Considering and reconsidering…

Some decisions by DWP staff are subject to Mandatory Reconsiderations. This means that adverse decisions like benefit sanctions have to be checked by someone else. Answering an FOI request, the Department for Work and Pensions have said that it is a Key Performance Indicator that 80% of mandatory reconsiderations should uphold the original adverse decision (that is, adverse to the claimant of course!)

This would naturally be cause for real concern if it meant that those staff carrying out the reconsiderations were themselves to be marked on whether they upheld 80% of the decisions sent to them to check. Obviously if that were a Key Performance Indicator in their own individual Performance Agreements then they would be between a rock and a hard place as if in fact they were sent a bundle of dodgy decisions they would have to find some way of upholding them or suffer adverse consequences themselves through a poor performance marking with knock-on effects on their pay, promotability or even continued employment. That’s clearly what some people consider it means

However, on reconsideration I have to say that I think this unlikely, and that DWP has not ‘admitted’ anything like that. My experience is with HMRC rather than DWP but has included responsibility for performance management policy as well as for reviewing policies and procedures for reconsiderations of tax credits decisions and complaints about them. Presuming that DWP is similar to the benefit-administering part of HMRC, the department’s naked self-interest is that initial decisions be made correctly.

The reason is that it is an enormous waste of time and effort if incorrect decisions are made. Remember that in their funding, departments are squeezed by the Treasury on their operational costs not on the amounts of benefits they pay out. The latter are out of their control: for example HMRC and DWP can do nothing to prevent a recession and people becoming unemployed nor can they prevent people having children (or indeed coming to the UK). Only government, through Parliament, can affect the amount spent on benefits by changing the law on eligibility to benefits and entitlement to particular amounts. The broad role of HMRC and DWP is to administer the law efficiently and they are given money for the staff, buildings, IT systems etc necessary to do this. These costs are subject to negotiations with the Treasury, but the departments are not, and cannot be, given performance indicators about the amount of benefits they pay out. In any set of circumstances in the economy and real world there will be an amount that the law provides should be paid, and the departmental performance indicators are couched only in those terms. For example the targets for reducing error and fraud are in terms of a percentage of the amount that the law provides should be paid rather than an actual number of £ and on take-up rates are a percentage of those the law provides are eligible rather an actual number of people. So the departments’ rational self-interest is always in getting as many initial decisions correct as possible so as not to incur the costs of review and re-work of cases.

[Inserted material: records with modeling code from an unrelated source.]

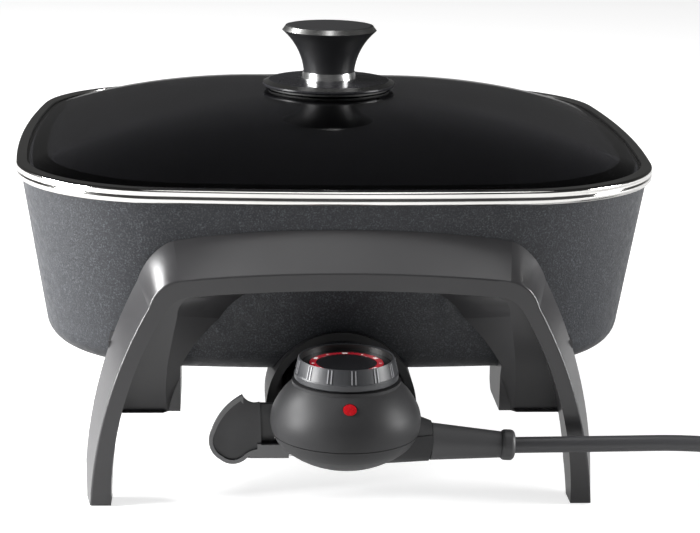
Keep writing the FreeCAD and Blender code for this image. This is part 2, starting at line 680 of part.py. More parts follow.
foot_height = "pan_bottom + pan_depth + body_gap + band_height + dome_rise"
gasket_height = foot_height + " + screw_fit"
keep(turned("knob_gasket", [
    ("knob_screw_radius + seat_gap", "0", None),
    ("knob_foot_radius - 3", "0", None),
    ("knob_foot_radius - 3", "gasket_thickness", None),
    ("knob_screw_radius + seat_gap", "gasket_thickness", None),
], height=gasket_height))
disc_height = gasket_height + " + gasket_thickness"
keep(turned("knob_base", [
    ("knob_screw_radius + screw_fit", "0", None),
    ("knob_foot_radius - 0.8", "0", None),
    ("knob_foot_radius", "0.8", None),
    ("knob_foot_radius", "knob_foot_height * 0.4", None),
    ("knob_foot_radius - 3.4", "knob_foot_height * 0.8", None),
    ("knob_collar_radius + 1.5", "knob_foot_height", None),
    ("knob_screw_radius + screw_fit", "knob_foot_height", None),
], height=disc_height))
collar_height = disc_height + " + knob_foot_height"
keep(turned("knob_collar", [
    ("knob_screw_radius + screw_fit", "0", None),
    ("knob_collar_radius", "0", None),
    ("knob_collar_radius - 0.6", "knob_collar_height", None),
    ("knob_screw_radius + screw_fit", "knob_collar_height", None),
], height=collar_height))
knob_height = collar_height + " + knob_collar_height"
knob_outline = [
    ("knob_screw_radius + screw_fit", "0", None),
    ("knob_neck_radius", "0", "-knob_height * 1.35"),
    ("knob_top_radius - 1", "knob_height * 0.86", None),
    ("knob_top_radius", "knob_height * 0.9", None),
    ("knob_cap_radius + 0.4", "knob_height", None),
    ("knob_cap_radius + 0.1", "knob_height", None),
    ("knob_cap_radius + 0.1", "knob_height - 1", None),
    ("0", "knob_height - 1", None),
    ("0", "knob_height - 6", None),
    ("knob_screw_radius + screw_fit", "knob_height - 6", None),
]
keep(turned("knob_body", knob_outline, height=knob_height))
keep(turned("knob_cap", [
    ("0", "0", None),
    ("knob_cap_radius", "0", None),
    ("knob_cap_radius", "0.8", None),
    ("knob_cap_radius - 0.8", "1.2", None),
    ("0", "1.2", None),
], height=knob_height + " + knob_height - 1"))
washer_low = foot_height + " - glass_thickness - 2.4"
keep(turned("knob_washer", [
    ("knob_screw_radius + seat_gap", "0", None),
    ("9", "0", None),
    ("9", "1.4", None),
    ("knob_screw_radius + seat_gap", "1.4", None),
], height=washer_low))
keep(turned("knob_screw", [
    ("0", "0", None),
    ("4.6", "0", None),
    ("4.6", "2.6", None),
    ("knob_screw_radius", "2.6", None),
    ("knob_screw_radius", "2.6 + 32", None),
    ("0", "2.6 + 32", None),
], height=washer_low + " - 2.6"))


# Heat control: two shells, and what they hold

control_y = -size("control_along")


def control_outside(inset):
    """The control's outer form, or its hollow when drawn in by the wall."""
    bottom = size("control_bottom") + inset
    top = size("control_top") - inset
    neck = size("control_neck_radius") - inset
    chin = (size("control_chin_radius") - inset, size("control_chin_height") + inset * 0.3)
    belly = (size("control_radius") - inset, size("control_belly_height"))
    shoulder = (size("control_shoulder_radius") - inset, size("control_shoulder_height"))
    chin_middle = (chin[0] * 0.55, bottom + (chin[1] - bottom) * 0.26)
    brim = (neck, top - 1.4)
    solid = lathe([
        ((0, bottom), chin_middle, chin),
        (chin, belly, shoulder),
        (shoulder, ((shoulder[0] + brim[0]) / 2 + 0.5, (shoulder[1] + brim[1]) / 2 + 0.3), brim),
        (brim, (neck, top)),
        ((neck, top), (0, top)),
        ((0, top), (0, bottom)),
    ], control_y)
    neck_start = Vector(6, control_y, size("neck_height + neck_climb"))
    neck_stop = Vector(size("neck_end"), control_y, size("neck_height"))
    lean = neck_stop - neck_start
    solid = solid.fuse(Part.makeCone(size("neck_radius + neck_swell") - inset, size("neck_radius") - inset,
                                     lean.Length, neck_start, lean))
    half = size("nose_half") - inset
    nose = box(-half, half, control_y, -size("nose_back") - inset, size("nose_bottom") + inset,
               size("nose_top") - inset)
    long_edges = [edge for edge in nose.Edges if edge.BoundBox.YLength > 10]
    nose = nose.makeFillet(5 - inset, long_edges)
    return solid.fuse(nose)


def oval_bar(extra):
    """A bar of the pilot light's oval section, from the control's axis out to the front."""
    middle = Vector(0, control_y, size("pilot_height"))
    wide = Vector(size("pilot_radius") + extra, 0, 0)
    tall = Vector(0, 0, size("pilot_half_height") + extra)
    outline = Part.Ellipse(middle + wide, middle + tall, middle).toShape()
    return Part.Face(Part.Wire(outline)).extrude(Vector(0, -60, 0))


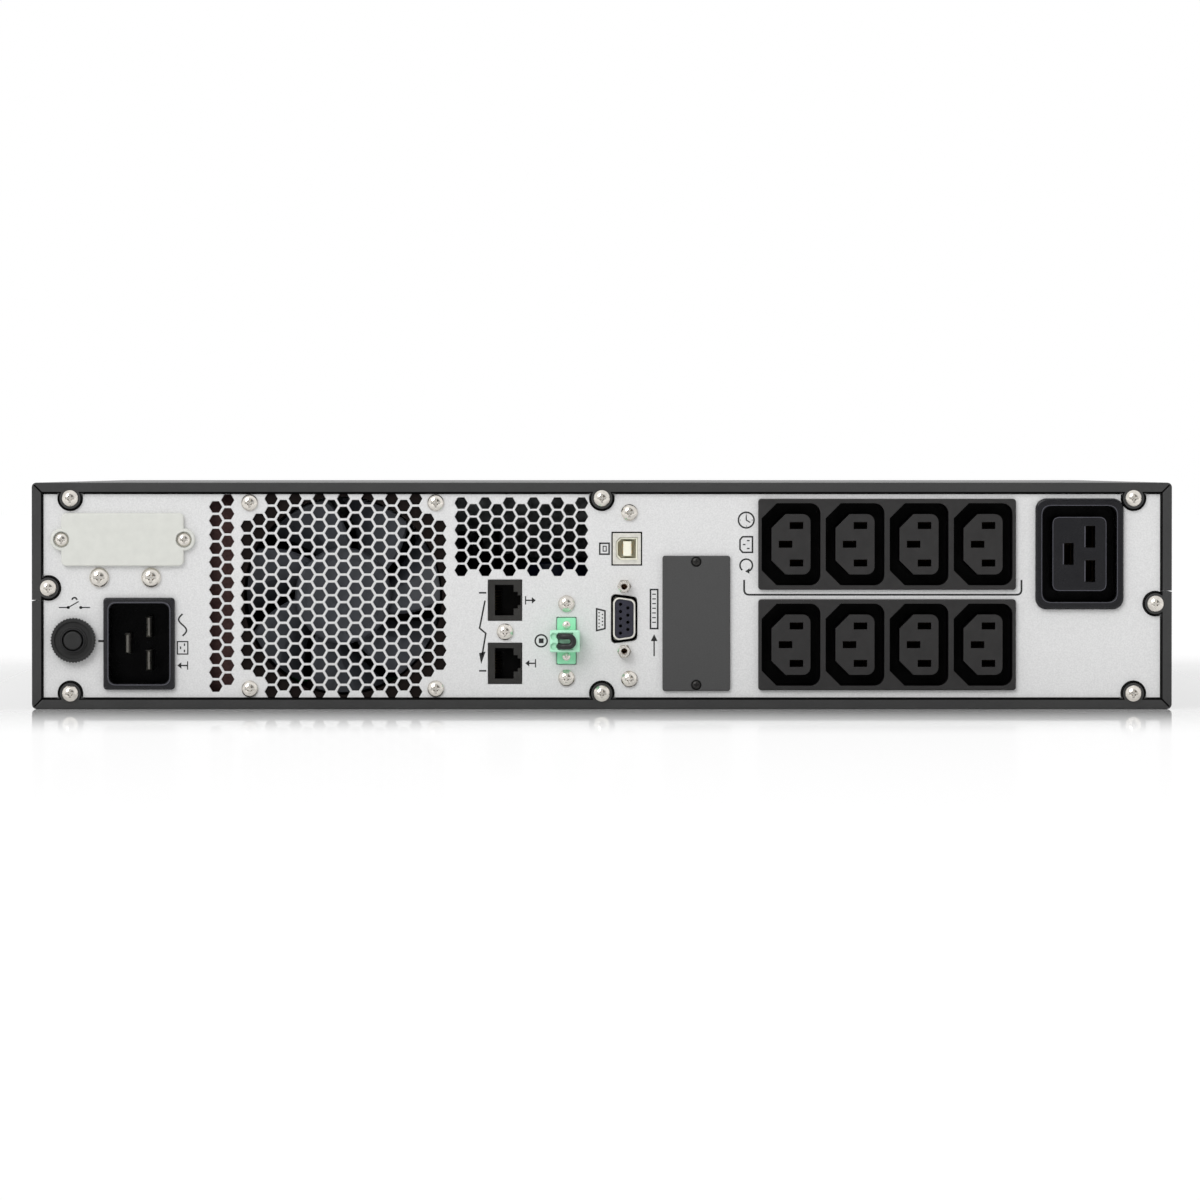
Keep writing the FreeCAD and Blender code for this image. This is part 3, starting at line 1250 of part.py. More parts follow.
def control_bezel():
    body = bezel_shell("control_bezel", "split_x + 0.3", "case_w / 2")
    inside = sketch_on(body, "tray_front")
    rect(inside, "(split_x + case_w / 2) / 2 + 0.15", "mid_z", "case_w / 2 - split_x - 2 * bezel_wall - 0.3",
         "case_h - 2 * bezel_wall - 0.4")
    sink(body, inside, "bezel_front - tray_front - bezel_wall")
    web = sketch_on(body, "tray_front + 4")
    rect(web, "(split_x + case_w / 2) / 2 + 0.15", "mid_z", "case_w / 2 - split_x - 2 * bezel_wall + 0.7",
         "case_h - 2 * bezel_wall + 0.6")
    grow(body, web, "3", inward=True)
    mouth = sketch_on(body, "bezel_front")
    circle(mouth, "dial_x", "mid_z", "dial_r + 0.5")
    sink(body, mouth, "bezel_wall", inward=False)
    collar = sketch_on(body, "bezel_front - 1")
    circle(collar, "dial_x", "mid_z", "dial_r + 2.5")
    circle(collar, "dial_x", "mid_z", "dial_r + 0.5")
    grow(body, collar, "16")
    bore = sketch_on(body, "bezel_front")
    circle(bore, "dial_x", "mid_z", "dial_spigot_r + 0.08")
    sink(body, bore, "32", inward=False)
    corners = sketch_on(body, "bezel_front")
    bosses = sketch_on(body, "bezel_front - 1")
    for a in (-1, 1):
        for b in (-1, 1):
            circle(bosses, f"dial_x + {a} * 47", f"mid_z + {b} * 35.5", "3.4")
            for n in range(3):
                x, z = d.dial_x + a * (43 - 4.6 * n), d.mid_z + b * 35
                draw(corners, box_corners(x, z, 2.4, 8 - 1.6 * n, 1.1))
    sink(body, corners, "bezel_wall", inward=False)
    grow(body, bosses, "bezel_front - frame_y - wall - 1")


KEYS = (("mute_button", -1), ("select_button", 0), ("power_button", 1))


def display():
    """Turnable round display: disc on a spigot, window, and three keys."""
    body = new_body("display_housing")
    disc = sketch_on(body, "dial_front - 17")
    circle(disc, "0", "0", "dial_r")
    grow(body, disc, "17", inward=True)
    soften(body, 1.5, front_rim(d.dial_front))
    spigot = sketch_on(body, "dial_front - 17")
    circle(spigot, "0", "0", "dial_spigot_r")
    grow(body, spigot, "13")
    hollow = sketch_on(body, "dial_front - 30")
    circle(hollow, "0", "0", "dial_spigot_r - 2.5")
    sink(body, hollow, "20")
    recess = sketch_on(body, "dial_front")
    rect(recess, "0", "window_rise", "window_w + 0.4", "window_h + 0.4")
    sink(body, recess, "4", inward=False)
    keys = sketch_on(body, "dial_front")
    for _, side in KEYS:
        circle(keys, f"{side} * key_pitch", "-key_drop", "key_r + 0.15")
    sink(body, keys, "6", inward=False)
    place(body, "dial_x", "0", "mid_z")

    pane = new_body("display_window")
    glass = sketch_on(pane, "dial_front - 4")
    rect(glass, "0", "window_rise", "window_w", "window_h")
    grow(pane, glass, "3.6", inward=True)
    soften(pane, 0.4, front_rim(d.dial_front - 0.4))
    place(pane, "dial_x", "0", "mid_z")

    for label, side in KEYS:
        cap = rod("key_r", ("dial_front - 4.4", "dial_front + 1.2"), f"dial_x + {side} * key_pitch",
                  "mid_z - key_drop")
        keep(eased(cap, 0.6, front_rim(d.dial_front + 1.2)), label)


def build():
    cover("top_cover")
    lower = cover("bottom_cover")
    place(lower, 0, 0, "case_h", FreeCAD.Rotation(V(0, 1, 0), 180))
    rear_panel()
    rear_screws()
    front_frame()
    battery_bay()
    outlet_block("outlet_block_upper", "block_upper_z")
    outlet_block("outlet_block_lower", "block_lower_z")
    large_outlet()
    outlet_contacts()
    mains_inlet()
    breaker()
    terminal_cover()
    surge_jacks()
    emergency_off()
    data_ports()
    card_slot()
    fan()
    boards()
    heatsinks()
    capacitors()
    transformer()
    battery_tray()
    batteries()
    battery_connector()
    drawer_front()
    thumbscrew("thumbscrew_left", "thumb_left_x")
    thumbscrew("thumbscrew_right", "thumb_right_x")
    control_bezel()
    display()


def check_and_export():
    doc.recompute()
    failed = [o.Label for o in doc.Objects if {"Invalid", "Error"} & set(o.State)]
    if failed:
        raise RuntimeError(f"failed objects: {failed}")
    for item in SUBPARTS:
        shape = item.Shape
        if shape.isNull() or not shape.isValid() or not shape.Solids:
            raise RuntimeError(f"{item.Label} has no valid solid")
    os.makedirs("parts", exist_ok=True)
    for item in SUBPARTS:
        item.Shape.exportStep(f"parts/{item.Label}.step")


build()
check_and_export()
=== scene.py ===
"""Looks of the rack-mount power supply: finishes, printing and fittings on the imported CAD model.

Lengths are in millimetres here and become metres as each mesh is made. The rear panel faces -Y.
"""

import math

import bmesh
import bpy
from mathutils import Matrix, Vector, noise


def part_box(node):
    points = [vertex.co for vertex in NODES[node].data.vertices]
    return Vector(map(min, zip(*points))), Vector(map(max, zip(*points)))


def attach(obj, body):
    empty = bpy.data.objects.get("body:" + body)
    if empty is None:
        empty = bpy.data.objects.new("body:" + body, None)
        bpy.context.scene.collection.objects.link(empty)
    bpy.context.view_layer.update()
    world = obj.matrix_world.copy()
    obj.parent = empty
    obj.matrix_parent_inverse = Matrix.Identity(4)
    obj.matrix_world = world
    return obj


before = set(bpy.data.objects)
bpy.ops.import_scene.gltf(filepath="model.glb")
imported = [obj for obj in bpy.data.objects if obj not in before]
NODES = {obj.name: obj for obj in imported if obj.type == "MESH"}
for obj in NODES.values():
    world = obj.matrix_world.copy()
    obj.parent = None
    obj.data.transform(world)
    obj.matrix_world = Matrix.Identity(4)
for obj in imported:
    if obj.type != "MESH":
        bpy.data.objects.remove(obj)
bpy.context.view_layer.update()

MM = 0.001
SCENE = bpy.context.scene
RANGE_SOCKETS = ("From Min", "From Max", "To Min", "To Max")
MIX_A, MIX_B, MIX_RESULT = 6, 7, 2  # the colour sockets of a Mix node


def span(node):
    """Lowest corner, highest corner and middle of a CAD node, in millimetres."""
    low, high = (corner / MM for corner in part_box(node))
    return low, high, (low + high) / 2


PANEL_Y = span("rear_panel")[0].y
REAR_Y = span("top_cover")[0].y
SIDE_X, _, TOP_Z = span("top_cover")[1]
RIM = 4  # width of the covers' folded rear edge
HAIR = 0.03  # thickness of the lines drawn along edges


# Stage --------------------------------------------------------------------------------------------


def camera():
    """A long lens square on to the rear, a little above the top edge."""
    away, aside, height, aim = 3000, -0.7, 93, 41.9
    view_width, sensor = 461, 36
    data = bpy.data.cameras.new("camera")
    data.sensor_width = sensor
    data.lens = sensor * away / view_width
    data.clip_end = 30
    item = bpy.data.objects.new("camera", data)
    item.location = Vector((aside, REAR_Y - away, height)) * MM
    item.rotation_euler = (math.pi / 2 - math.atan((height - aim) / away), 0, 0)
    SCENE.collection.objects.link(item)
    SCENE.camera = item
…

Now, if one were to ask whether the department’s frontline staff were making a good job, which thus means an efficient job, of their initial decisions about eligibility and entitlement in law to benefits (and related matters like sanctions) then one way of monitoring this will be what checks on those decisions reveal. It seems not at all unreasonable that the department should hope that at least 80% of these checks find that the original decision is correct. One might think that this is fact rather a low bar, and a rather lower bar than in many parts of the private sector. You wouldn’t think it acceptable if 2 out of every 10 loaves of bread you bought (whether from Waitrose or Morrisons) were mouldy or if 2 new cars in 10 were not actually safe to drive, or a bank machine dispensed the wrong amount of cash 20% of the time. On that basis, the higher the percentage the department sets itself for the upholding of adverse decisions the better. Remember too that there is no mandatory reconsideration of decisions that are not adverse to the claimant. So if the DWP Work Coach decides not to sanction you, that decision isn’t reviewed other than as part of the manager’s routine supervision of him or her.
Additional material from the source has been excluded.